● **Data to process**:
· · · · ·

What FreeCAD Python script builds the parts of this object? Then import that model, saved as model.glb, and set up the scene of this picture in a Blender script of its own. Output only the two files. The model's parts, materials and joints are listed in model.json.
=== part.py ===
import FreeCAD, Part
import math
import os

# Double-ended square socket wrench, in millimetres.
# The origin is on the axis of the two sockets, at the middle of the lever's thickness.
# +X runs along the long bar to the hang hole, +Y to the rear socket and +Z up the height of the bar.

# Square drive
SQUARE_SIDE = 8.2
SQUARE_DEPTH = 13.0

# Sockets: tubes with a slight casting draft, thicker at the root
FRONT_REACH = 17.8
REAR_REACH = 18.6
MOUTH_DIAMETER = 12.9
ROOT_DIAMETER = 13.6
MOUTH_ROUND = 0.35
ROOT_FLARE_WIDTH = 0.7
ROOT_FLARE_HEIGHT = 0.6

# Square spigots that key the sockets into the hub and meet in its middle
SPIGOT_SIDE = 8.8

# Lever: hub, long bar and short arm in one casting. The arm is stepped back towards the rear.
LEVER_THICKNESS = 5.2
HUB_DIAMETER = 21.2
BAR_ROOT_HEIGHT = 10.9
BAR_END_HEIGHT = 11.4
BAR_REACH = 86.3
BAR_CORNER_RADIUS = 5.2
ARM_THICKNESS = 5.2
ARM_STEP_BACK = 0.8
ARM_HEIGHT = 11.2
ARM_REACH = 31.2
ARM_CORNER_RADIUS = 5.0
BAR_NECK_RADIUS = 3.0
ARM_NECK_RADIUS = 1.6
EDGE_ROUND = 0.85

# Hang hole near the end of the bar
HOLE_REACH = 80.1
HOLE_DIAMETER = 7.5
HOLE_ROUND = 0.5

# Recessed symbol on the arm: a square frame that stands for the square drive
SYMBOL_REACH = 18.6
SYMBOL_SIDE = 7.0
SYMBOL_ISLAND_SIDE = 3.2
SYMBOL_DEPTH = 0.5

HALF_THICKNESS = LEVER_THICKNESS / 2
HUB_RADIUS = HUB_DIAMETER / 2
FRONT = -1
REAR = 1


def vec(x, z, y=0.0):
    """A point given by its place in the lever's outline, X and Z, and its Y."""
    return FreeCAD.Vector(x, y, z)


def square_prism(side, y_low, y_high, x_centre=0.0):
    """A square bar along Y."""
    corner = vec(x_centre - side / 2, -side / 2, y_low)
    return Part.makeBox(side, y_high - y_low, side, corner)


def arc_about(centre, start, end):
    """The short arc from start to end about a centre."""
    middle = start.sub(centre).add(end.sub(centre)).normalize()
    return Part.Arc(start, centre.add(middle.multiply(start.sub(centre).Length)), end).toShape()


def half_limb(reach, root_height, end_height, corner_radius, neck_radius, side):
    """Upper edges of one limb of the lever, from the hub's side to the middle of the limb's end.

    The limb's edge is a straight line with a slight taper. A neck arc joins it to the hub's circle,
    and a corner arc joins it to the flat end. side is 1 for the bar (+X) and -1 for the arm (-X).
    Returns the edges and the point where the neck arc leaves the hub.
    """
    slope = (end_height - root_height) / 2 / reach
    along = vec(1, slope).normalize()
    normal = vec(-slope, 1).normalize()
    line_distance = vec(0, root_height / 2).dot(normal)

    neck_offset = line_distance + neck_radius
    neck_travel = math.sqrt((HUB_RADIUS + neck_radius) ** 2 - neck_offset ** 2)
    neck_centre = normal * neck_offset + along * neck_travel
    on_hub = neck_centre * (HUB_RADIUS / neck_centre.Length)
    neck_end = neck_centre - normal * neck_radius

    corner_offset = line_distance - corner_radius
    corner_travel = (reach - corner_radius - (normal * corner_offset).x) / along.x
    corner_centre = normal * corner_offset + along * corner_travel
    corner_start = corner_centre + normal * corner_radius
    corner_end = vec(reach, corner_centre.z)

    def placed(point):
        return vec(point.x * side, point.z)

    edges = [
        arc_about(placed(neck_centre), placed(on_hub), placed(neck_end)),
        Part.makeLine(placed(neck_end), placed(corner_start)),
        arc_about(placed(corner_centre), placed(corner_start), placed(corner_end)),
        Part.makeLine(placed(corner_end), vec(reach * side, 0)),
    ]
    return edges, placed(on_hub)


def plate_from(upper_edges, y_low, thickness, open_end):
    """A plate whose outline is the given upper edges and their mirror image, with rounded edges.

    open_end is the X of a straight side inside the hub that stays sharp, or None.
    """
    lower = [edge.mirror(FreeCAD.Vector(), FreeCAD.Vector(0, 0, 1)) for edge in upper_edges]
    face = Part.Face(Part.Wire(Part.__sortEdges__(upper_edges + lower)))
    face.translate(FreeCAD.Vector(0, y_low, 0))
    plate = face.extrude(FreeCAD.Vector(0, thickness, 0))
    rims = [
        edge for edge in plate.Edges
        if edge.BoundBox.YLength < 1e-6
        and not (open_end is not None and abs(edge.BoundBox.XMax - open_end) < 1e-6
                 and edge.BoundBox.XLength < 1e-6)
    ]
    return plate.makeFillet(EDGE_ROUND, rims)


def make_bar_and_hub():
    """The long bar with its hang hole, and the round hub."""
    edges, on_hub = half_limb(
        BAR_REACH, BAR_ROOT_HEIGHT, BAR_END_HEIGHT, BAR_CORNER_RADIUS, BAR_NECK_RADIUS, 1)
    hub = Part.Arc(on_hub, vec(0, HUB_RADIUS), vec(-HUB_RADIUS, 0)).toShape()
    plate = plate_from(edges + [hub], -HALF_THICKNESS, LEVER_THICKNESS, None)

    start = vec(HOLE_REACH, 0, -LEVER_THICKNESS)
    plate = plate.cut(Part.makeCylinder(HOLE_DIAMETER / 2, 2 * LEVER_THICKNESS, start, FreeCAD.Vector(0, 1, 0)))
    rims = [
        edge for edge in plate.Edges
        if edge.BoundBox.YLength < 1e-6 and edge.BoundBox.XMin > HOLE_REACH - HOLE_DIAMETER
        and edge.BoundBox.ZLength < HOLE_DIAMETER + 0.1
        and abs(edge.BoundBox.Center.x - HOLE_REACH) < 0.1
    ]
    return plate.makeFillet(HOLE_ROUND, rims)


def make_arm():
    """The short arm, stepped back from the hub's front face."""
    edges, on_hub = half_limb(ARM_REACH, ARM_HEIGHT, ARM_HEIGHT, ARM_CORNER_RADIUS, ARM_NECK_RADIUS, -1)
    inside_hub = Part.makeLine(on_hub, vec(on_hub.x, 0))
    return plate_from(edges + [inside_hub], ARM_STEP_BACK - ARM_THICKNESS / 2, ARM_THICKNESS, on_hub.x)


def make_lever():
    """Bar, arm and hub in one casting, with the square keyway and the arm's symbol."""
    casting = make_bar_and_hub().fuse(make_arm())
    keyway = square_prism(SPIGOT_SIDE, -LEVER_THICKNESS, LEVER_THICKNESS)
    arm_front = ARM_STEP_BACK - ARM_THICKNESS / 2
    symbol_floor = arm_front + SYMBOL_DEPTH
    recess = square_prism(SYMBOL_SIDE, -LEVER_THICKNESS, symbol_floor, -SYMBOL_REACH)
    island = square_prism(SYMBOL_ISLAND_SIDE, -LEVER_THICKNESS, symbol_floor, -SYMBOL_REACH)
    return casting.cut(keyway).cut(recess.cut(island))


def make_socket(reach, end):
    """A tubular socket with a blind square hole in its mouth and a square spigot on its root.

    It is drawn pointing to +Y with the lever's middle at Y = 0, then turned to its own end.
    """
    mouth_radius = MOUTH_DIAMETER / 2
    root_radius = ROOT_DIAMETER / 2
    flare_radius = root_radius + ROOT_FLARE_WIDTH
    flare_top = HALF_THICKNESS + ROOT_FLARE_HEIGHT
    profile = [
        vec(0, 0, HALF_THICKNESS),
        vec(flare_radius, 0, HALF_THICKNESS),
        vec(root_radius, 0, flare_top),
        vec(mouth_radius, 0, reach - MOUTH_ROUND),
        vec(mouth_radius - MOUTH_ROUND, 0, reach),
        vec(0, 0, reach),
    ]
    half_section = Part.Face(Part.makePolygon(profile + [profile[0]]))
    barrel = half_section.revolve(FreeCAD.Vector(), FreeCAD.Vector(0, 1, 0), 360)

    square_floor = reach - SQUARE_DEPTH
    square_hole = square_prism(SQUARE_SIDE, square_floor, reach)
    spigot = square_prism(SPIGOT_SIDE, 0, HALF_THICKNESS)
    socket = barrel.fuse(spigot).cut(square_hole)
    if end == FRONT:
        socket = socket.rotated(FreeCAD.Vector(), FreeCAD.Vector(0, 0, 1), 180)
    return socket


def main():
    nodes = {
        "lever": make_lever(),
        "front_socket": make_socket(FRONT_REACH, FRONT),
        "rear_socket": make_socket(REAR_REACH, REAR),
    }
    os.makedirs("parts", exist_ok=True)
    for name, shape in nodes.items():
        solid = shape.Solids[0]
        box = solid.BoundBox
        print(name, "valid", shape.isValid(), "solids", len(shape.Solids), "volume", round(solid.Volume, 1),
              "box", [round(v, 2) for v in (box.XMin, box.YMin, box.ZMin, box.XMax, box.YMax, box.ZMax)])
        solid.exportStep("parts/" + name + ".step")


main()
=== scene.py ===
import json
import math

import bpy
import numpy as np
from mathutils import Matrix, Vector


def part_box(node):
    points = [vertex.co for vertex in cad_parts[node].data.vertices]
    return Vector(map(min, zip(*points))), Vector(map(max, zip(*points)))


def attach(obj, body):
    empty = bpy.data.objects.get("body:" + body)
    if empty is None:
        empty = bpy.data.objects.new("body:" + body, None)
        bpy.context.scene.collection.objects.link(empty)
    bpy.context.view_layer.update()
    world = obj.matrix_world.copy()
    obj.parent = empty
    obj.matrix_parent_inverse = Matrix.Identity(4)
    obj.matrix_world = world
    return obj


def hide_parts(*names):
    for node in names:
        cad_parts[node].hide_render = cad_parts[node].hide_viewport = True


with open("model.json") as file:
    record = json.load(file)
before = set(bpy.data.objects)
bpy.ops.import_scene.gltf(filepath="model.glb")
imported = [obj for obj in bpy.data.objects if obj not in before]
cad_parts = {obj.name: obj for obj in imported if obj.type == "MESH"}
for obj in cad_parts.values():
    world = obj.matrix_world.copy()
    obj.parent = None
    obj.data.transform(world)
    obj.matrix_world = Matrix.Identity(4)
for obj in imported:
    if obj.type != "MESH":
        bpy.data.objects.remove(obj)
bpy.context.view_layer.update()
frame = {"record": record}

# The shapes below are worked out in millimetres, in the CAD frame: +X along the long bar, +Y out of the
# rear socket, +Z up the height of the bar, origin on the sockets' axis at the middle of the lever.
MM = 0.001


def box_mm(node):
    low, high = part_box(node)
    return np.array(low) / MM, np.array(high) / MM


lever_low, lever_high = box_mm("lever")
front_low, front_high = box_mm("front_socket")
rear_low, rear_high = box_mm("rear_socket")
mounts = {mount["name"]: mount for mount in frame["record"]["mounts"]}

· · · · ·

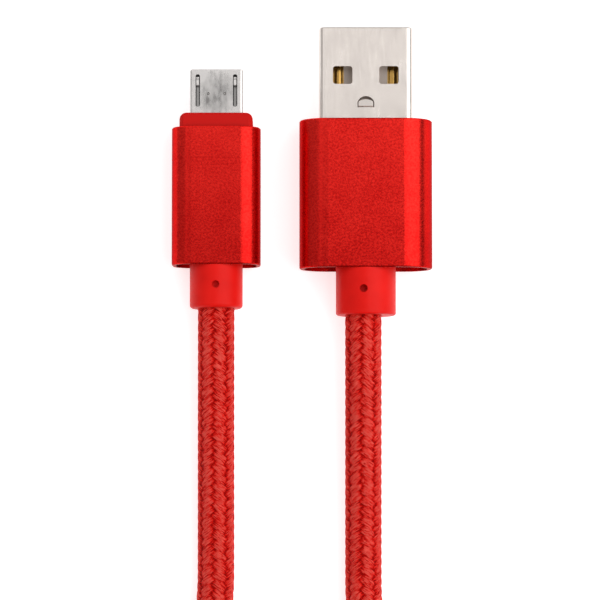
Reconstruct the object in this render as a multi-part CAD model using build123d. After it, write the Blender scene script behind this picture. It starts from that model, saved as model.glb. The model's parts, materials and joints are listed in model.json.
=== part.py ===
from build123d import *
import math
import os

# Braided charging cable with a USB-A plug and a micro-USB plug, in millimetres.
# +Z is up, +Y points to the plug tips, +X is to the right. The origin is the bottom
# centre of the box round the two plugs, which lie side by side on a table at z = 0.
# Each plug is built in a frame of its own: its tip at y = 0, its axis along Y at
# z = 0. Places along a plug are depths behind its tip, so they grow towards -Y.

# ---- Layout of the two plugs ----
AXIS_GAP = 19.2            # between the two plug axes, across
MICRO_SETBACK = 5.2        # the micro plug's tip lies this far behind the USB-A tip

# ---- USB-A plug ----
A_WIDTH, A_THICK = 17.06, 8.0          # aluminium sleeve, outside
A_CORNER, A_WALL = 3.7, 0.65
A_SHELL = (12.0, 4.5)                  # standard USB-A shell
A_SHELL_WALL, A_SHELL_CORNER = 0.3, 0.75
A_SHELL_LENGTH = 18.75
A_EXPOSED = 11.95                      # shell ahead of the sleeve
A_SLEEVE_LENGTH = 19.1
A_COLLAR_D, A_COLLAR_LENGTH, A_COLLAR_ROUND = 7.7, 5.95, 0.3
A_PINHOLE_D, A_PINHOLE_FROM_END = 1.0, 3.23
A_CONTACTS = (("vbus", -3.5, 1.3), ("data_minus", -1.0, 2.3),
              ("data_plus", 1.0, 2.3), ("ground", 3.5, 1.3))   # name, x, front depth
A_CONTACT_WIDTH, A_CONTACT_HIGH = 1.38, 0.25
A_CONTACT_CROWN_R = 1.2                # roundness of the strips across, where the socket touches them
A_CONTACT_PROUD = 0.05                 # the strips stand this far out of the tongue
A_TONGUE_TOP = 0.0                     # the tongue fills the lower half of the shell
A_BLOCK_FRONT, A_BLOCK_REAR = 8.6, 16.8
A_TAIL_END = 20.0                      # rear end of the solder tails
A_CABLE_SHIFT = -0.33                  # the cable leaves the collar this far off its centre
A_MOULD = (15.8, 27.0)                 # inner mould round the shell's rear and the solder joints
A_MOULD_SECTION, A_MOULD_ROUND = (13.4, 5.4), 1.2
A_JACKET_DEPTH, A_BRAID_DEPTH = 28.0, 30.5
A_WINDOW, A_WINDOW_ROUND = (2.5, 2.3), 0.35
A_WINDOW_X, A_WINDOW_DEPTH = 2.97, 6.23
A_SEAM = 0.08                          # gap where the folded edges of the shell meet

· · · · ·

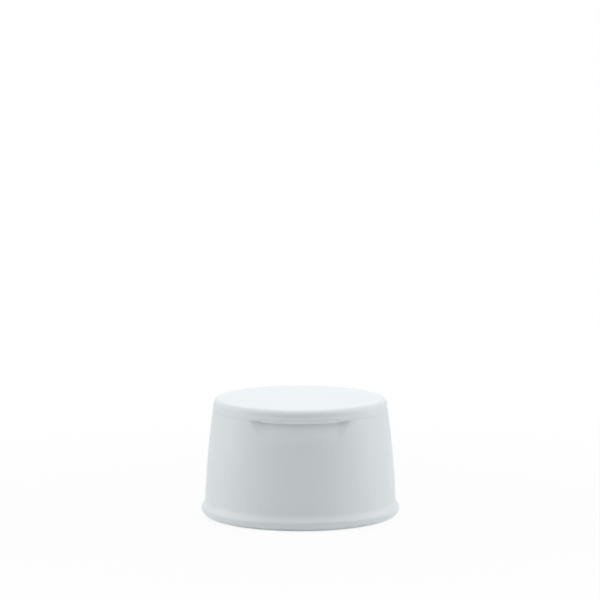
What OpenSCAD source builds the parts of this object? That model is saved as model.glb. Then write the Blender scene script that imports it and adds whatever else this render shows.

· · · · ·

● **The problem**: Give the number of lines in the entries that include the string "Vector", and nothing more.

● **Solution for this exercise**: 9